Bundesverkehrsminister Wolfgang Tiefensee unterstützt die Pläne der Europäischen Union, den CO2-Ausstoß von Kraftfahrzeugen zu begrenzen. Es sei ein richtiges Signal, den Kohlendioxid-Grenzwert auf alle Fahrzeugklassen zu beziehen, sagte der SPD-Politiker. Wäre es nur um die Premiumklasse gegangen, hätte dies der deutschen Auto-Industrie geschadet.

Moderation: Jürgen Zurheide |
    Jürgen Zurheide: Die deutsche Ratspräsidentschaft stand ja ganz im Zeichen der Verfassungsverträge der Institutionen. Reformen, das war das eine große Thema. Das andere große Thema, der Klimaschutz, und etwas weniger wurde in diesem Zusammenhang über Verkehrspolitik geredet. Es wurde zwar drüber geredet, aber eben nicht mit der gleichen Intensität, wie mit den beiden anderen Themen, die wir gerade hatten. Allerdings gab es das eine oder andere Thema auch auf diesem Gebiet. Und darüber wollen wir jetzt sprechen, und ich begrüße ganz herzlich den Verkehrsminister Wolfgang Tiefensee. Guten Morgen.
    Wolfgang Tiefensee: Guten Morgen, Herr Zurheide.
    Zurheide: Herr Tiefensee, zunächst einmal das Stichwort Klimawandel.
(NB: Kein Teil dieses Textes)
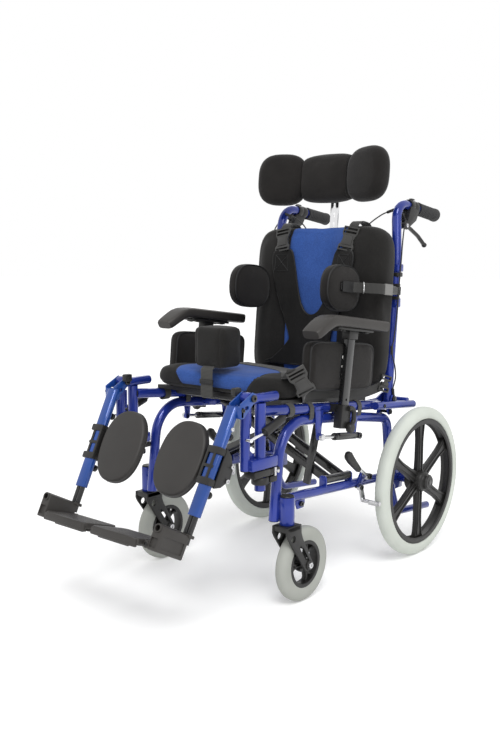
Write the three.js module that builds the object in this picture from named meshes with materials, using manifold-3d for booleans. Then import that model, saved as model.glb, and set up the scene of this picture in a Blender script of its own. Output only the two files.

Ist ja breit diskutiert worden in den vergangenen Monaten bei den unterschiedlichen Gipfeln, allerdings meistens bezogen eher auf Kraftwerke, weniger auf den Verkehr. Dabei wissen wir, der Verkehr trägt ja ganz besonders zu den Emissionen bei. Sind Sie eigentlich froh darüber, dass man nicht so über die Autos diskutiert, oder hilft Ihnen das dann, etwas mehr zu tun?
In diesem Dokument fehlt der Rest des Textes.